- **What is asked**: Set down the listing below verbatim, but only from its first line through the line containing "# the floor, on".

- **Supplied data**:
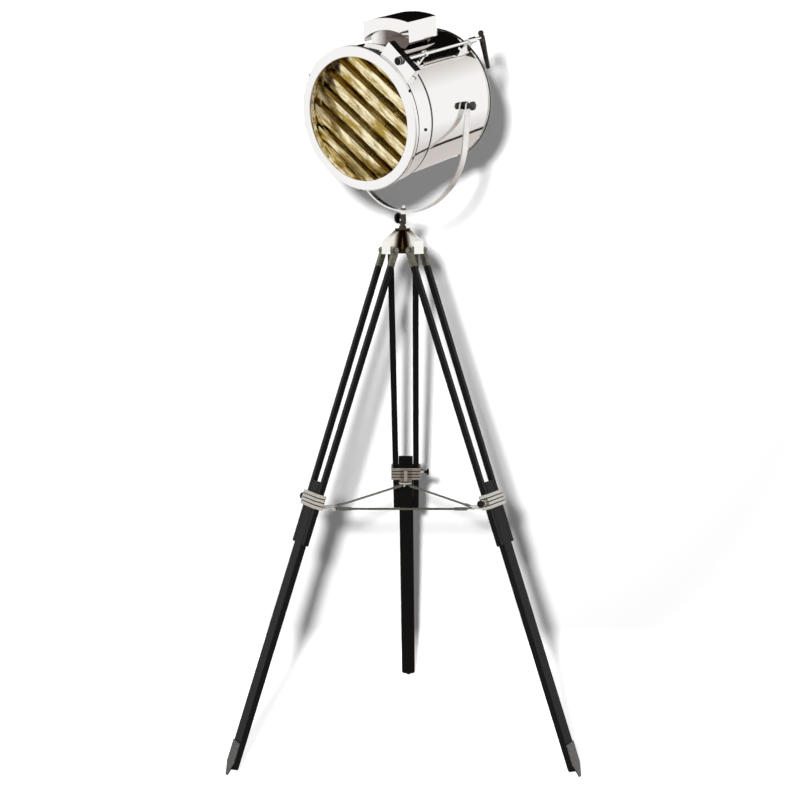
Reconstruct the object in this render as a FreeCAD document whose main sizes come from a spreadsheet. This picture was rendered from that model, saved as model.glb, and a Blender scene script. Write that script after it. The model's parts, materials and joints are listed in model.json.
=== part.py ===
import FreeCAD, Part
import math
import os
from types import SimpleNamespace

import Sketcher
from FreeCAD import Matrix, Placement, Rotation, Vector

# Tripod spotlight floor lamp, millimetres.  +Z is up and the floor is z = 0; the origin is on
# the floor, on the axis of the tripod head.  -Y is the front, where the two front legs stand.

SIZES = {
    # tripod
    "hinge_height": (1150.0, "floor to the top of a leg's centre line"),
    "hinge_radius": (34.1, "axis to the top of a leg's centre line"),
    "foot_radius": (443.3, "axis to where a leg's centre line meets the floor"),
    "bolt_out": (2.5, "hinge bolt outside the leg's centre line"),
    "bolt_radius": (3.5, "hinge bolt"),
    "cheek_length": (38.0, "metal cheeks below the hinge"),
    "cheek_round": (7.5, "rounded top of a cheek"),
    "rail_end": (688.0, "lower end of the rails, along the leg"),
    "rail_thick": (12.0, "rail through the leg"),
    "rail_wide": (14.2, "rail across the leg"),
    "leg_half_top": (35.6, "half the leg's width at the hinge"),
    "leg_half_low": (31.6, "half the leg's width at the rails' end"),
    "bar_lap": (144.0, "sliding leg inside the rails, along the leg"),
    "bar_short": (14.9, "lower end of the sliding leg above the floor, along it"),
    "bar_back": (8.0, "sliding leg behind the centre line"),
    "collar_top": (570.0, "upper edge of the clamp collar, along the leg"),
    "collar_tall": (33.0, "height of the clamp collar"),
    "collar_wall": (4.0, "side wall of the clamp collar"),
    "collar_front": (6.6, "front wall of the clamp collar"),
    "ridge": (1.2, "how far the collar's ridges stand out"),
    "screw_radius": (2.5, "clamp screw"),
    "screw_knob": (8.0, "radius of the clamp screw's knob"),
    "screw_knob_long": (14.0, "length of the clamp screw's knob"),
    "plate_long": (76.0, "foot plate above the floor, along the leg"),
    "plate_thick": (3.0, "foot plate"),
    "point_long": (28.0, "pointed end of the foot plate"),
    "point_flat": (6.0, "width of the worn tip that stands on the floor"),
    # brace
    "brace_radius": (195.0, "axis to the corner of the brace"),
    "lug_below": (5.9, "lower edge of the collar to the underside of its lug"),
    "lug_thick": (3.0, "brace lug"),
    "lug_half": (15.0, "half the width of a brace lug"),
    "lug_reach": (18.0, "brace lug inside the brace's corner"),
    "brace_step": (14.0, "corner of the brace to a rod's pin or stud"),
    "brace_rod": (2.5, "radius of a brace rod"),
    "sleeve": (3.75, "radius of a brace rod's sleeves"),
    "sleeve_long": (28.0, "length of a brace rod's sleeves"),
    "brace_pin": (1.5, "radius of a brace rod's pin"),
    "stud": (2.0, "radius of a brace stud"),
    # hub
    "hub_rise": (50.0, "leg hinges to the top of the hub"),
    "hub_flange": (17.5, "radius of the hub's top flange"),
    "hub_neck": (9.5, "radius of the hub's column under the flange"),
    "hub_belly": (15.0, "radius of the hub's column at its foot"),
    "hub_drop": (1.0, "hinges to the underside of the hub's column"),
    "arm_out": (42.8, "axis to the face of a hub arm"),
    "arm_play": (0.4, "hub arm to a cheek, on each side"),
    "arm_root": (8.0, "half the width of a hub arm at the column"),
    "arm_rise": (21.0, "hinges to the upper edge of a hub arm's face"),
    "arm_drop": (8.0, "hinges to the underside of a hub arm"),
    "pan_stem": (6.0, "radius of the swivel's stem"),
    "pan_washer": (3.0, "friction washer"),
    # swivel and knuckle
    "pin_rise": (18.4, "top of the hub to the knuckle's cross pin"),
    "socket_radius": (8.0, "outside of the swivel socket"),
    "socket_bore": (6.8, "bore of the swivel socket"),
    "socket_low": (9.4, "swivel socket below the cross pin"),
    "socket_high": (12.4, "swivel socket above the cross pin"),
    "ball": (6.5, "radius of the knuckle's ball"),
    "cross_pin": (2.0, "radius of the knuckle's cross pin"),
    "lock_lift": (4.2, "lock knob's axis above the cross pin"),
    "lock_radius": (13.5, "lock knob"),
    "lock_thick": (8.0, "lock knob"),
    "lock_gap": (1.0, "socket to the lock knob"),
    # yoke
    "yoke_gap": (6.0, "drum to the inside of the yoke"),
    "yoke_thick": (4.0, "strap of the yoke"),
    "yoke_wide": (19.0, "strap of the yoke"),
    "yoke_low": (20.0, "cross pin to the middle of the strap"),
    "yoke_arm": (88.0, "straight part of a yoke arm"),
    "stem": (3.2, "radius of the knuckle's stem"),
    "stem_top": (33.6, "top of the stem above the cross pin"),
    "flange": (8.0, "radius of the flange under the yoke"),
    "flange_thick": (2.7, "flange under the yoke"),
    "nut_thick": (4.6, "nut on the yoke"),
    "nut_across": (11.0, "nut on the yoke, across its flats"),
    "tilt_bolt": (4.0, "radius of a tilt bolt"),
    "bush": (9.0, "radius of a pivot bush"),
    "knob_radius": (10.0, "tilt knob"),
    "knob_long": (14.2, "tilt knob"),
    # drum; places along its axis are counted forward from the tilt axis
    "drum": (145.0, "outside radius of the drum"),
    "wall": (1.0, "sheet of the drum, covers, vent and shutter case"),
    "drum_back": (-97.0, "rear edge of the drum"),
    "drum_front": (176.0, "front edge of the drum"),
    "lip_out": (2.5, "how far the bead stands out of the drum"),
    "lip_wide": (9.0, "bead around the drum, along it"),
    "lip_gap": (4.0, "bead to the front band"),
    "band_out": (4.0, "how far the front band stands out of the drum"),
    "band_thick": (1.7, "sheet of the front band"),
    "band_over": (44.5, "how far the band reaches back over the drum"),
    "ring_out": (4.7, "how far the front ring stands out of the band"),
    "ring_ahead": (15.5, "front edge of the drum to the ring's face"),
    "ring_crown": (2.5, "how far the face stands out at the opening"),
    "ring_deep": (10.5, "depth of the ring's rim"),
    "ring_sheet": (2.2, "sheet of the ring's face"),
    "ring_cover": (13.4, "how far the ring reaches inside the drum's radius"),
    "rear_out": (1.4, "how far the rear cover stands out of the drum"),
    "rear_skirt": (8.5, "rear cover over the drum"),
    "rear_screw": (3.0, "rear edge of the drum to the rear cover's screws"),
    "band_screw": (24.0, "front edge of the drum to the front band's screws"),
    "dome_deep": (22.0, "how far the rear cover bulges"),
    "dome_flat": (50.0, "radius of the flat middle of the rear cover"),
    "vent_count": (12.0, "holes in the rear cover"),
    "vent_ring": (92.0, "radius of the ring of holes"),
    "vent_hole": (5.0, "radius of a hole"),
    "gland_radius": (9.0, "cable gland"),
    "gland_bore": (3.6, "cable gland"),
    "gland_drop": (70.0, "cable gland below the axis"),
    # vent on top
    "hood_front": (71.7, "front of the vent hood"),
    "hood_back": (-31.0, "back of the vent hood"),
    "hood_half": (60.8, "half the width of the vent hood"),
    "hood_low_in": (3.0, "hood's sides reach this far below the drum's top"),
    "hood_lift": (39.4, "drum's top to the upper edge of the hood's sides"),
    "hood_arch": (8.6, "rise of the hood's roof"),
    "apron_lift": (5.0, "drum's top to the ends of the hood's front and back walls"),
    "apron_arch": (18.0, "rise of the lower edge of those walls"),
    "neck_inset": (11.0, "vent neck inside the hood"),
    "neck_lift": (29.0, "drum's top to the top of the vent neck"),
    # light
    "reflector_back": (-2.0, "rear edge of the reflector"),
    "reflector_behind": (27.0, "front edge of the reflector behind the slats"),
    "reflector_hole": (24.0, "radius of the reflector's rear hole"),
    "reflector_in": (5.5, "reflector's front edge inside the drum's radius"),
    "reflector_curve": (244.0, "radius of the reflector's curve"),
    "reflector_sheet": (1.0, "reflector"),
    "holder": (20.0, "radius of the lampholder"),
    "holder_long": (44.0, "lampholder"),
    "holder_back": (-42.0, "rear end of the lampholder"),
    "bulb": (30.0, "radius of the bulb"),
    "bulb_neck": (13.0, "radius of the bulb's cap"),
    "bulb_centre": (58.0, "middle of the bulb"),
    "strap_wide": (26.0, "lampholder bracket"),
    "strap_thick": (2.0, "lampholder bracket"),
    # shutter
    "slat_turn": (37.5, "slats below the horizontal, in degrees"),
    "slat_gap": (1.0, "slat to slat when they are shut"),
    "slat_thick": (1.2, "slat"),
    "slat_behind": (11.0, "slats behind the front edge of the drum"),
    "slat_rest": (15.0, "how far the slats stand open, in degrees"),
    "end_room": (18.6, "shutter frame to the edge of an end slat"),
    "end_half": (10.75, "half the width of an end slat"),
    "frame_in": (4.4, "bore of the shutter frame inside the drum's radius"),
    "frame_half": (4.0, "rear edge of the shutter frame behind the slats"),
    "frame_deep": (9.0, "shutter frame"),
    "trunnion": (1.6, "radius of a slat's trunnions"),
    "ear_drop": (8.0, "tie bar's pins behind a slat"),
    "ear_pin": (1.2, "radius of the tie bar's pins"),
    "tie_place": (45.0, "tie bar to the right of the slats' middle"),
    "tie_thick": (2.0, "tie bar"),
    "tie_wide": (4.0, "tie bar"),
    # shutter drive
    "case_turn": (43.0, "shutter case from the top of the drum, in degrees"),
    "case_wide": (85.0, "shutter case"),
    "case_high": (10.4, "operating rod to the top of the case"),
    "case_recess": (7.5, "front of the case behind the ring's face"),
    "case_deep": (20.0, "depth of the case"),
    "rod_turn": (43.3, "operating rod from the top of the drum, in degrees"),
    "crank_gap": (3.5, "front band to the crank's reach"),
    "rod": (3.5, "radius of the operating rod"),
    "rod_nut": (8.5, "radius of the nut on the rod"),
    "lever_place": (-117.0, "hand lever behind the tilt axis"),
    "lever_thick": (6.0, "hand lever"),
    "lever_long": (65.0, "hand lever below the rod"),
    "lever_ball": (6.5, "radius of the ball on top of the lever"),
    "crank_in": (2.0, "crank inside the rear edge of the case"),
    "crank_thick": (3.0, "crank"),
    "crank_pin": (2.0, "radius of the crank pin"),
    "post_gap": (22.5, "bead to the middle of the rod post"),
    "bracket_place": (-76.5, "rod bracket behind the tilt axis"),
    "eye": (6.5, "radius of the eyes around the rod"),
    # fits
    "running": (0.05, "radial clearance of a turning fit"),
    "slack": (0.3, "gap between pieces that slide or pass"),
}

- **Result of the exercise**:
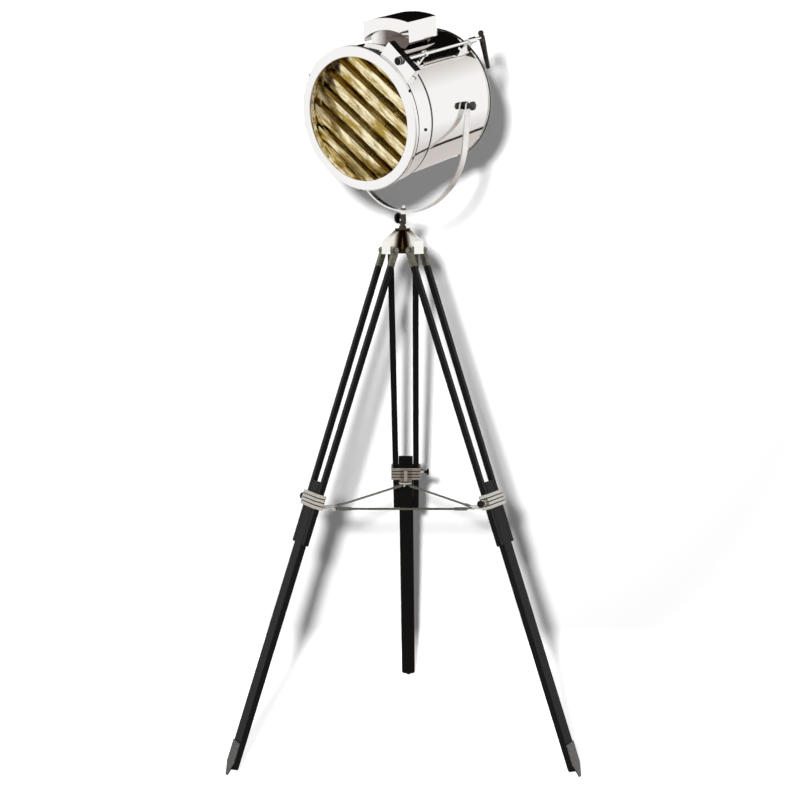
Reconstruct the object in this render as a FreeCAD document whose main sizes come from a spreadsheet. This picture was rendered from that model, saved as model.glb, and a Blender scene script. Write that script after it. The model's parts, materials and joints are listed in model.json.
=== part.py ===
import FreeCAD, Part
import math
import os
from types import SimpleNamespace

import Sketcher
from FreeCAD import Matrix, Placement, Rotation, Vector

# Tripod spotlight floor lamp, millimetres.  +Z is up and the floor is z = 0; the origin is on
# the floor, on the axis of the tripod head.  -Y is the front, where the two front legs stand.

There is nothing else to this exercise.